Increased demand for computer memory has driven the memory industry to introduce various configurations and designs of transistors to fit more memory into a given area and, therefore, to create memory devices with increased memory density. One such memory device with the potential for increased memory density is the so-called “vertical memory” device. A vertical memory device includes an array of transistors with each transistor in the form of a pillar extending generally perpendicular to a substrate, such as a silicon substrate. Each transistor of the vertical memory device includes a silicon pillar having several doped regions. For example, a bottom region may be n-doped, a middle region may be p-doped, and a top region may be n-doped. The bottom, n-doped region may be a source region and the top, n-doped region may be a drain region. The bottom, n-doped region may extend in a first direction parallel to the substrate across multiple pillars to form a data/sense line, e.g., a bit line, for reading and writing data to the transistors. A gate material, such as a gate oxide, may be formed along a vertical sidewall of the pillar to cover the middle, p-doped region and to contact a portion of the top and bottom n-doped regions, respectively. An access line, e.g., a word line, for reading and writing data to the transistors may be formed over the gate material along the vertical sidewall of the pillar and may extend across multiple transistors in a second direction that is generally perpendicular to the first direction.
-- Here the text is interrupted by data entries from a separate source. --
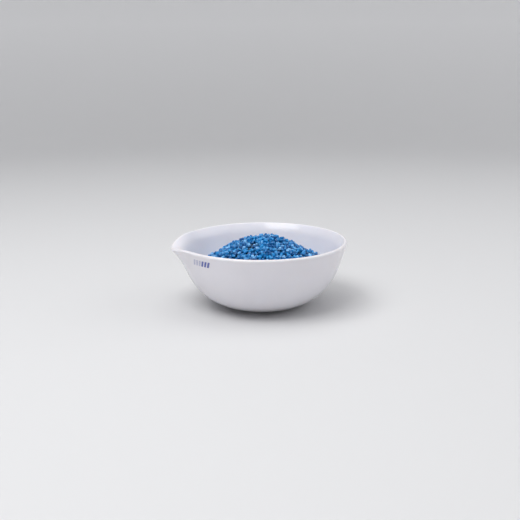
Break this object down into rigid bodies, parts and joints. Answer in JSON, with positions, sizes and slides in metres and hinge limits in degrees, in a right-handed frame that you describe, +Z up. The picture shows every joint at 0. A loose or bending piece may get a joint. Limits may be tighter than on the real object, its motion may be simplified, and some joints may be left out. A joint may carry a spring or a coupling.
{
  "type": "evaporating dish",
  "caption": "Flat-bottomed porcelain evaporating dish with a rounded rim and a pinched pouring lip, holding a heap of short blue plastic granules.",
  "frame": {"origin": "centre of the dish's flat foot, on the surface it stands on", "axes": "+Z up out of the bowl, -X towards the pouring lip, +Y to the side, so the XZ plane is the dish's plane of symmetry"},
  "size_m": [0.1657, 0.16, 0.0669],
  "materials": {
    "glazed_porcelain": "gloss",
    "blue_plastic": "satin"
  },
  "bodies": {
    "dish": {"dish_body": "glazed_porcelain"},
    "granulate": {"granulate_heap": "blue_plastic", "granule_01": "blue_plastic", "granule_02": "blue_plastic", "granule_03": "blue_plastic", "granule_04": "blue_plastic", "granule_05": "blue_plastic", "granule_06": "blue_plastic", "granule_07": "blue_plastic", "granule_08": "blue_plastic", "granule_09": "blue_plastic", "granule_10": "blue_plastic", "granule_11": "blue_plastic", "granule_12": "blue_plastic", "granule_13": "blue_plastic", "granule_14": "blue_plastic", "granule_15": "blue_plastic", "granule_16": "blue_plastic", "granule_17": "blue_plastic", "granule_18": "blue_plastic", "granule_19": "blue_plastic", "granule_20": "blue_plastic", "granule_21": "blue_plastic", "granule_22": "blue_plastic", "granule_23": "blue_plastic", "granule_24": "blue_plastic", "granule_25": "blue_plastic", "granule_26": "blue_plastic", "granule_27": "blue_plastic", "granule_28": "blue_plastic", "granule_29": "blue_plastic", "granule_30": "blue_plastic"}
  },
  "joints": [
    {"name": "granulate_lift", "type": "slide", "parent": "dish", "child": "granulate", "axis": [0, 0, 1], "range_m": [0, 0.08]}
  ]
}
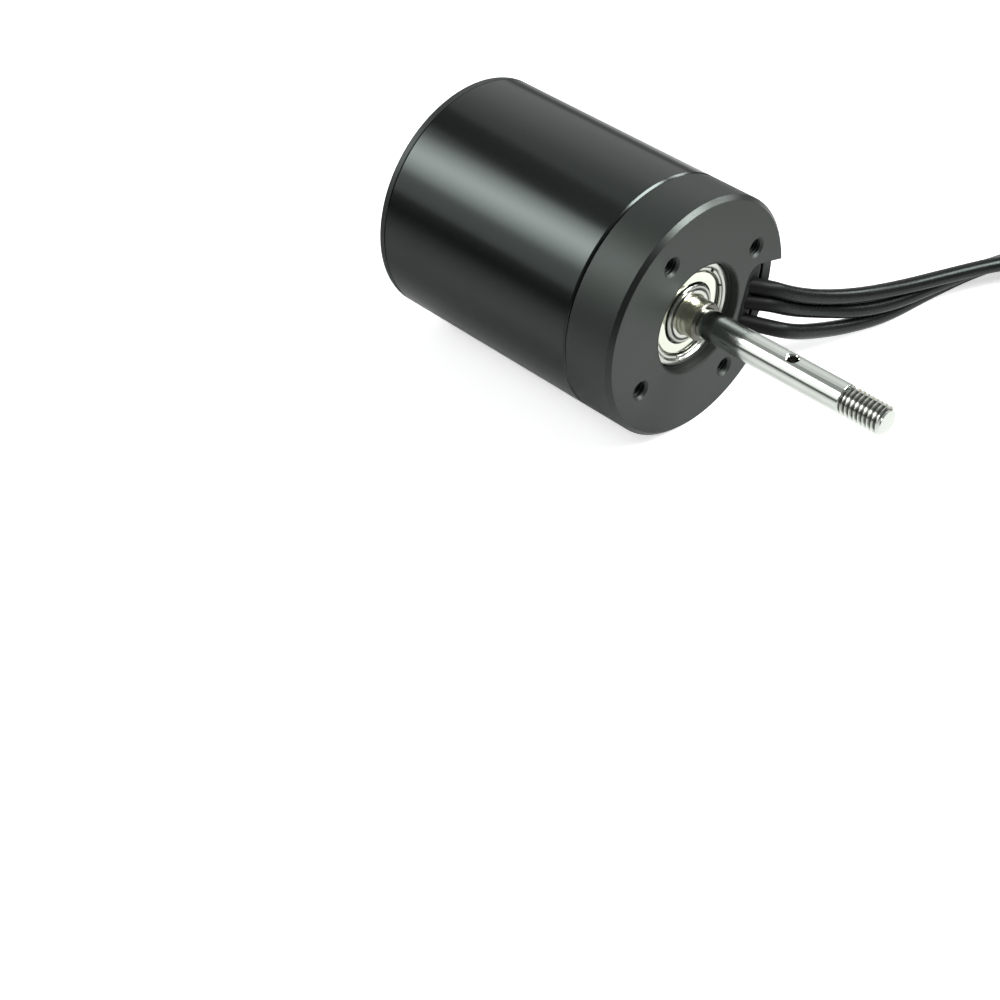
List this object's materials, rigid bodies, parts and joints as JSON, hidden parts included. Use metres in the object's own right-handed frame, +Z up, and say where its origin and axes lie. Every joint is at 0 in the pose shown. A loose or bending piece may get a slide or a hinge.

Bit lines of pillars adjacent to each other in the second direction may be separated by a trench extending in the first direction. Word lines on pillars adjacent to each other in the first direction may be separated by another trench that extends in the second direction. Such trenches may generally be filled with a dielectric, i.e., non-conductive, material, such as silicon oxide, silicon nitride, air, etc., for providing electrical isolation between adjacent bit lines and word lines, respectively.
A word line end region may be located proximate the edge of the array. Conventionally, the word line end region includes an oxide material in the form of columns, with the ends of the word lines formed along sidewalls of the oxide columns. The oxide in the word line end region may be a high quality oxide, such as a spin-on dielectric (“SOD”), which is annealed. The array may include the silicon of the pillars and another oxide material, such as an oxide formed from tetraethylorthosilicate (“TEOS”) and SOD, disposed in the trenches extending in the first direction. The oxide material in the array may be of relatively lower quality than the oxide in the word line end region. To form the conductive word lines, the trenches extending in the second direction, i.e., the word line trenches, are partially filled with conductive material to form the word lines. These word line trenches are conventionally formed by dry etching the silicon of the pillars in the array region, the oxide material in the array region, and the oxide material in the word line end region in a single etching act employing a particular chemistry. However, the silicon material and oxide material typically exhibit different etch rates when subjected to the same chemistry. In addition, a single anisotropic removal process generally forms sloped sidewalls in silicon material having an angle closer to vertical than an angle of sidewalls in oxide material. The difference in etch rates and in sidewall angles may result in uneven trench surfaces. The uneven trench surfaces may cause difficulties when forming the word line. The difference in etch rates may also cause the word line trench to be shallower in the word line end region than in the array region. The shallower depth of the word line trench in the word line end region may cause word lines formed in the word line trench to exhibit thinning or breaking. Furthermore, device performance may be negatively affected by word lines formed on the uneven trench surfaces. Cleaning the surfaces of the word line trench with aggressive cleaning agents in preparation for forming the gate oxide may aggravate these problems. However, less aggressive cleaning agents, such as water, are less effective at removing defects from surfaces of the word line trench and may leave defects that cause device failure.